Modeling code records
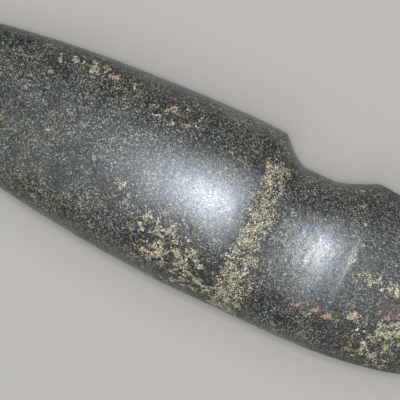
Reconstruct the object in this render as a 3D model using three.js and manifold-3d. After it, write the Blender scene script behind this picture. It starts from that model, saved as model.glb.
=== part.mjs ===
// Head of a three-quarter grooved stone axe: a long polished blade, a haft groove worked
// round one narrow edge and both faces, and a short rounded poll. It is one stone, and it
// lies on one face, with the cutting edge towards -X and the grooved edge towards +Y.
import * as THREE from "three";
import { mergeVertices } from "three/addons/utils/BufferGeometryUtils.js";
import Module from "manifold-3d";

// Millimetres. A station is a distance along the head from the tip of the cutting edge.
const length = 218.7;

// Each profile is the stone's half size at every station, on one side of the long axis. It
// curves from the cutting edge to the widest station, and from pollFrom to the poll's end,
// as (1 - share ** taper) ** (1 / fullness).
const groovedEdge = {
  widest: 31.0,
  widestAt: 121.7,
  blade: { taper: 1.6, fullness: 3.75 },
  pollSize: 28.4,
  pollFrom: 165,
  poll: { taper: 1.85, fullness: 1.85 },
};
const backEdge = {
  widest: 32.6,
  widestAt: 130,
  blade: { taper: 1.78, fullness: 2.43 },
  pollSize: 32.6,
  pollFrom: 135,
  poll: { taper: 2.76, fullness: 2.99 },
};
const face = {
  widest: 25.0,
  widestAt: 116,
  blade: { taper: 1.75, fullness: 1.08 },
  pollSize: 21.6,
  pollFrom: 166,
  poll: { taper: 1.3, fullness: 2.4 },
};
const sectionFullness = 2.3; // 2 would make each cross-section an ellipse

// The groove drops from the blade's shoulder to its foot, and rises again to the poll's
// crest. Its floor is a half size of the stone, and rounding softens both crests.
const groove = {
  edge: { floor: 22.9, shoulder: 131.2, foot: 141, rise: 151.3, crest: 165.1, power: 1.45, rounding: 0.05 },
  face: { floor: 20.2, shoulder: 130.5, foot: 155, rise: 155, crest: 166, power: 1.8, rounding: 0.2 },
  fadeFrom: THREE.MathUtils.degToRad(105), // measured round from the grooved edge
  fadeTo: THREE.MathUtils.degToRad(168),
};

// Small ground flats: how far each one is cut in from the stone's widest there.
const flats = { underside: 0.45, back: 0.35, grooveFloor: 0.25 };
const grooveFlat = { from: 140.6, to: 151.8 };

const around = 60;
const rows = { blade: 30, groove: 30, poll: 14 };
const grooveRun = { from: 122, to: 169 }; // the stations that get close, even rows

function curve(share, shape) {
  return (1 - share ** shape.taper) ** (1 / shape.fullness);
}

function halfSize(station, profile) {
  if (station < profile.widestAt) {
    return profile.widest * curve(1 - station / profile.widestAt, profile.blade);
  }
  if (station > profile.pollFrom) {
    const share = (station - profile.pollFrom) / (length - profile.pollFrom);
    return profile.pollSize * curve(share, profile.poll);
  }
  const share = THREE.MathUtils.smoothstep(station, profile.widestAt, profile.pollFrom);
  return THREE.MathUtils.lerp(profile.widest, profile.pollSize, share);
}

// How much of the groove's full depth one of its two sections has at a station.
function grooveShare(station, cut) {
  const wall = Math.max(0, cut.foot - station) / (cut.foot - cut.shoulder);
  const scoop = Math.max(0, station - cut.rise) / (cut.crest - cut.rise);
  const share = 1 - wall ** cut.power - scoop ** cut.power;
  return (share + Math.hypot(share, cut.rounding)) / 2;
}

// The groove's depth at a station, on the side that lies at an angle from the grooved edge.
function grooveDepth(station, angle) {
  const turned = Math.abs(angle);
  const onFace = turned < Math.PI / 2 ? Math.sin(turned) ** 2 : 1;
  const atEdge = (halfSize(station, groovedEdge) - groove.edge.floor) * grooveShare(station, groove.edge);
  const atFace = (halfSize(station, face) - groove.face.floor) * grooveShare(station, groove.face);
  const kept = 1 - THREE.MathUtils.smoothstep(turned, groove.fadeFrom, groove.fadeTo);
  return Math.max(0, THREE.MathUtils.lerp(atEdge, atFace, onFace) * kept);
}

// A point of the surface. The section is half of one superellipse on the grooved side and
// half of another on the back, drawn in towards the long axis by the groove's depth.
function surfacePoint(station, angle, target) {
  const edge = Math.cos(angle) > 0 ? groovedEdge : backEdge;
  const along = (size, part) => size * Math.sign(part) * Math.abs(part) ** (2 / sectionFullness);
  const y = along(halfSize(station, edge), Math.cos(angle));
  const z = along(halfSize(station, face), Math.sin(angle));
  const reach = Math.hypot(y, z);
  const kept = reach > 0 ? 1 - grooveDepth(station, angle) / reach : 0;
  return target.set(station, y * kept, z * kept);
}

// Stations of the rings, from the tip to the poll's end: the steps shrink towards both ends,
// where the outline turns across the head, and are even along the groove.
function ringStations() {
  const stations = [];
  for (let i = 0; i < rows.blade; i++) {
    stations.push(grooveRun.from * (1 - Math.cos((Math.PI / 2) * (i / rows.blade))));
  }
  for (let i = 0; i < rows.groove; i++) {
    stations.push(THREE.MathUtils.lerp(grooveRun.from, grooveRun.to, i / rows.groove));
  }
  for (let i = 0; i <= rows.poll; i++) {
    stations.push(grooveRun.to + (length - grooveRun.to) * Math.sin((Math.PI / 2) * (i / rows.poll)));
  }
  return stations;
}

// The stone before its flats are ground: a sphere's rings, moved to the axe's stations.
function bodyGeometry() {
  const stations = ringStations();
  const rings = stations.length - 1;
  const sphere = new THREE.SphereGeometry(1, around, rings);
  const { position, uv } = sphere.attributes;
  const point = new THREE.Vector3();
  for (let i = 0; i < position.count; i++) {
    const ring = Math.round((1 - uv.getY(i)) * rings);
    surfacePoint(stations[ring], 2 * Math.PI * (0.5 - uv.getX(i)), point);
    position.setXYZ(i, point.x, point.y, point.z);
  }
  return sphere;
}

const wasm = await Module();
wasm.setup();

function solidOf(geometry) {
  geometry.deleteAttribute("normal");
  geometry.deleteAttribute("uv");
  const merged = mergeVertices(geometry, 1e-4);
  return new wasm.Manifold(
    new wasm.Mesh({
      numProp: 3,
      vertProperties: merged.attributes.position.array,
      triVerts: new Uint32Array(merged.index.array),
    }),
  );
}

function geometryOf(solid) {
  const mesh = solid.getMesh();
  const geometry = new THREE.BufferGeometry();
  geometry.setAttribute("position", new THREE.BufferAttribute(mesh.vertProperties, 3));
  geometry.setIndex(new THREE.BufferAttribute(mesh.triVerts, 1));
  geometry.computeVertexNormals();
  return geometry;
}

// A block between two corners, for grinding a flat.
function block(low, high) {
  const box = new THREE.BoxGeometry(high.x - low.x, high.y - low.y, high.z - low.z);
  box.translate((low.x + high.x) / 2, (low.y + high.y) / 2, (low.z + high.z) / 2);
  return solidOf(box);
}

function axeGeometry() {
  const clear = 50; // how far the blocks reach past the stone
  const undersideZ = -(face.widest - flats.underside);
  const backY = -(backEdge.widest - flats.back);
  const floorY = groove.edge.floor - flats.grooveFloor;
  const underside = block(
    new THREE.Vector3(-clear, -clear, -clear),
    new THREE.Vector3(length + clear, clear, undersideZ),
  );
  const back = block(
    new THREE.Vector3(-clear, -clear, -clear),
    new THREE.Vector3(length + clear, backY, clear),
  );
  const grooveFloor = block(
    new THREE.Vector3(grooveFlat.from, floorY, -clear),
    new THREE.Vector3(grooveFlat.to, clear, clear),
  );
  return geometryOf(solidOf(bodyGeometry()).subtract(underside).subtract(back).subtract(grooveFloor));
}

const stone = new THREE.MeshStandardMaterial({ color: 0x4f554e, roughness: 0.38, metalness: 0 });

const axeHead = new THREE.Mesh(axeGeometry(), stone);
axeHead.name = "axe_head";

// The origin is on the surface that the head lies on, below the middle of its box.
const box = new THREE.Box3().setFromObject(axeHead);
const centre = box.getCenter(new THREE.Vector3());
axeHead.position.set(-centre.x, -centre.y, -box.min.z);

const axe = new THREE.Group();
axe.add(axeHead);

export default axe;
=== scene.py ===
import itertools
import math

import bpy
import numpy as np
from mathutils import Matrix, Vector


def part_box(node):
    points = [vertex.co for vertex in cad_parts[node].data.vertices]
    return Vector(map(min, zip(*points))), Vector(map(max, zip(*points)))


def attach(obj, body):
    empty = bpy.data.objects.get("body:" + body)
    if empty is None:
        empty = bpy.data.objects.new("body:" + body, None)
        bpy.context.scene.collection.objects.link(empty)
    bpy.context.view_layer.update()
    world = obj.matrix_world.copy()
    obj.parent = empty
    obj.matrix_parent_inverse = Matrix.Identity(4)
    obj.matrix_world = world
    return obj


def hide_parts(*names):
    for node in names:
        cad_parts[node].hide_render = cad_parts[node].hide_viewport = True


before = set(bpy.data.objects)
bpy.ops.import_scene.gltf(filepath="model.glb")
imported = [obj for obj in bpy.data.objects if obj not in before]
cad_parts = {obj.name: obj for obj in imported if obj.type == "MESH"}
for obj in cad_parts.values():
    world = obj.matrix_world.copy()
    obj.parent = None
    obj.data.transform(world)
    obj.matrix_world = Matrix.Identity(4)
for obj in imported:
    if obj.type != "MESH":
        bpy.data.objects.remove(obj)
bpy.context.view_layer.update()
mm = 0.001

# The axe head, in millimetres. A station is a distance along it from the tip of its cutting
# edge, and each profile is the stone's half size on one side of the long axis.
low, high = (np.array(corner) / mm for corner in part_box("axe_head"))
axeHead = dict(
    length=high[0] - low[0],
    groovedEdge=dict(
        widest=31.0, widestAt=121.7, blade=(1.6, 3.75),  # (taper, fullness)
        pollSize=28.4, pollFrom=165, poll=(1.85, 1.85),
    ),
    backEdge=dict(
        widest=32.6, widestAt=130, blade=(1.78, 2.43),
        pollSize=32.6, pollFrom=135, poll=(2.76, 2.99),
    ),
    face=dict(
        widest=25.0, widestAt=116, blade=(1.75, 1.08),
        pollSize=21.6, pollFrom=166, poll=(1.3, 2.4),
    ),
    section=2.3,  # 2 would make each cross-section an ellipse
    flats=dict(underside=0.45, back=0.35),  # how far each ground flat is cut in
    groove=dict(
        edge=dict(
            floor=22.9, shoulder=131.2, foot=141, rise=151.3, crest=165.1,
            power=1.45, rounding=0.05,
        ),
        face=dict(
            floor=20.2, shoulder=130.5, foot=155, rise=155, crest=166,
            power=1.8, rounding=0.2,
        ),
        fade=(105, 168),  # degrees round from the grooved edge
        wander=0.8, wanderSize=14,  # how far its crests stray along the head
    ),
    wear=dict(
        hollows=0.10, hollowSize=22,  # where the grinding went a little deeper
        ripples=0.04, rippleSize=7,
        pecking=0.16, peckSize=2.1,  # pits left by the hammerstone
        finePecking=0.10, finePeckSize=1.1,
        batter=0.25, batterSize=3.0, batterRun=(200, 214),  # the poll's end
        nicks=0.9, nickSize=5.0, nickReach=5.0,  # and the cutting edge
    ),
    # the stations over which the rougher finish of the groove and of the poll comes in, how
    # much of the poll's pecking the blade and the groove show, and how much polish is lost
    grooveRun=(134, 144), pollRun=(161, 170),
    pecked=dict(blade=0.15, groove=0.6),
    dulled=dict(tan=0.55, groove=0.04, poll=0.75),
    rings=440, around=220,  # of the mesh
)


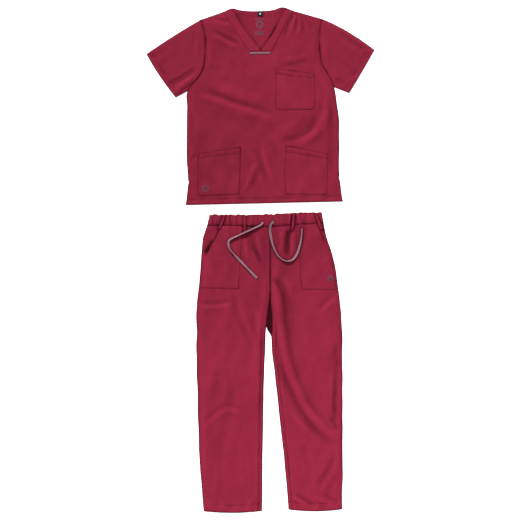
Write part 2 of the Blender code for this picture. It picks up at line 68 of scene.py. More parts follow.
BACK_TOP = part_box("top_back")[1][2]
FRONT_BASE = BACK_TOP + 0.0003
THIN = 0.0009
EDGE_FOOT = 0.0008
ROLL_WIDTH = 0.009
PUFF = 0.0028
PUFF_WIDTH = 0.022
FOLD_STRENGTH = 1.4
# How strongly the troughs of the folds are painted with shade, by their depth.
PAINTED_TROUGH_SHADE = 55.0
# Painted shade laid on all the cloth, so that a painted highlight on a ridge can be lighter than
# it.
REST_SHADE = 0.14
# How strongly painted crease shade and highlights follow the height of the cloth around each point,
# and how many cells round they look.
CREASE_SHADE = 90.0
CREASE_REACH = 5
EDGE_WANDER = 0.0030
EDGE_FADE = 0.020
VENT_NOTCH = 0.0030
ARMPIT_Y = 0.590
ARMPIT_FADE = 0.030
TOP_SEED = 201.0
LOWEST_FRONT = 0.0026
CELL = 0.0046
RIM = (0.0004, 0.0012, 0.0025, 0.0045, 0.0072)
STITCH_LINE = (-0.0014, -0.0005, 0.0005, 0.0014)
LAY_GAP = 0.0002
TOP_HEM = 0.020
LEG_HEM = 0.026
INSEAM = 0.013
CUFF_HEM = 0.020
WAIST_RISE = 0.0026
WAIST_RISE_REACH = 0.070
WAIST_DEPTH = 0.041
POCKET_STITCH = 0.0030
BAND_OVERLAP = 0.0018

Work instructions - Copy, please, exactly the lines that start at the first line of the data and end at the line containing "import Module from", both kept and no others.

Solved exercise -
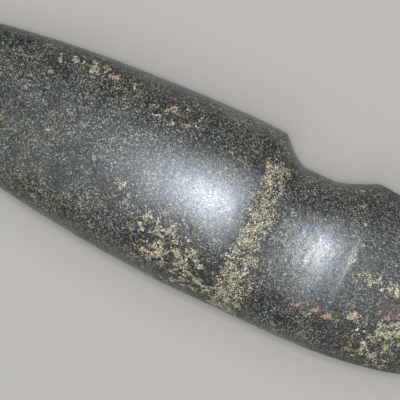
Reconstruct the object in this render as a 3D model using three.js and manifold-3d. After it, write the Blender scene script behind this picture. It starts from that model, saved as model.glb.
=== part.mjs ===
// Head of a three-quarter grooved stone axe: a long polished blade, a haft groove worked
// round one narrow edge and both faces, and a short rounded poll. It is one stone, and it
// lies on one face, with the cutting edge towards -X and the grooved edge towards +Y.
import * as THREE from "three";
import { mergeVertices } from "three/addons/utils/BufferGeometryUtils.js";
import Module from "manifold-3d";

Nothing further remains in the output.